Cipla’s performance for the June quarter (Q1) was a mixed bag. While revenue growth was subdued - impacted by distributor level adjustments in India business - cost controls and better growth in the US drove operating performance and net profit.
Cipla’s domestic sales (a third of revenues) diasppointed after declining 12 per cent year-on-year and 10 per cent sequentially. The company attributed the same to a conscious decision on realignment of distributors in trade generics. According to Cipla, the secondary performance, however, remained strong across key therapies with Respiratory and Cardiology segments outpacing the market.
The major boost came from a 67 per cent growth in the US sales, which account for 28 per cent of overall revenues. Rising contribution from high-margin limited competition drugs also helped gross margins expand by over 10 percentage points (or 1,000 basis point; bps). Analysts estimate the same was led by generics of Sensipar (a thyroid treatment drug). Sensipar, according to analysts’ estimates, contributed about $30 million ($35 million in previous quarter) to sales, while the US-based business clocked $130 million in sales. The base business (normalised for Sensipar) still grew year-on-year, highlighted Cipla.

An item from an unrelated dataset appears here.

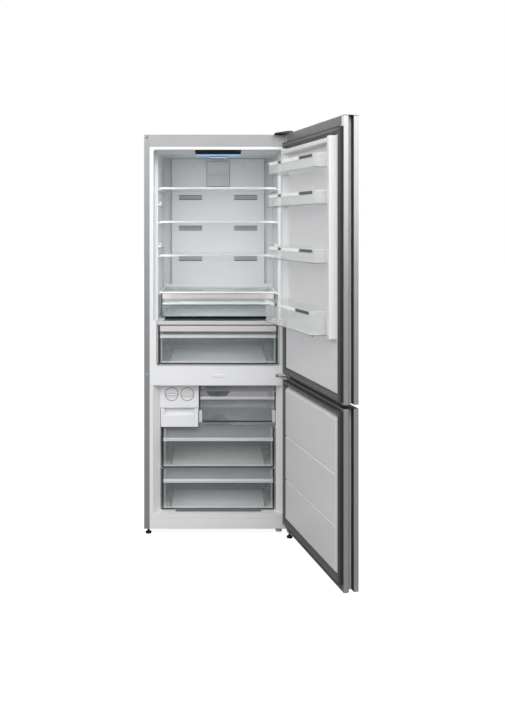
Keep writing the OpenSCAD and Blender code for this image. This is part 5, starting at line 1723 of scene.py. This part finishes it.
@dataclass
class Freezer:
    """The fan's grille, the ice knobs' ribs, painted shade round the knobs and along the ribs, and the flap's
    arms.

    Attributes:
        grille_rings: How many rings the grille has.
        grille_r: The outermost ring's radius.
        grille_hub_r: The innermost ring's radius.
        grille_out: How far the grille's middle stands before the rear cover.
        ring_w: A ring's width.
        spokes: How many spokes cross the rings.
        spoke_half: Half of a spoke's width.
        gap_shade_r: The radius of the grey ring of painted shade in the gap round a knob.
        rib_half: Half the length of a knob's rib.
        rib_z: The rib's foot and top, from the knob's middle.
        rib_edge: How far the grey base, painted shadow along the rib's edges, reaches past the rib.
        arm_x: The ends of the flap's two arms.
        arm_y: Their front and back, from the flap's front.
        arm_z: Their foot and top.
    """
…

The South Africa business declined 8 per cent but that was due to lower tender business, which is expected to see a recovery in Q2. The non-tender business continues to outpace the market and grew over 2 times the industry value at 7.3 per cent. Also, the acquired portfolio of Mirren in the OTC (over-the-counter) space grew by over 10 per cent.
On the whole, with the domestic and Africa sales down, it is not surprising that Cipla’s revenues grew by just 1.3 per cent year-on-year in Q1. The US business driving gross margins, though, meant that operating profit margin improved 426 bps year-on-year to 22.7 per cent.
Cipla received an EIR (Establishment Inspection Report) for its Kurkumbh plant, which was inspected by the US FDA during March, indicating a regulatory clearance for this key facility. While Form 483 for its Bengaluru active pharma ingredient (API) plant with seven observations still needs to be resolved, it is not a significant risk.
Given the temporary nature of the hit in India and Africa business and overall jump in profitability, it is not surprising that Cipla’s shares surged nearly four per cent on Wednesday. However, some tweaking of FY20 estimates by analysts isn’t ruled out.
Analysts such as Krishnanath Munde at Reliance Securities continue to have buy rating on the stock, even as he will revisit his estimates. However, since the stock has corrected significantly since May highs, the overall view of the Street is also likely to remain positive.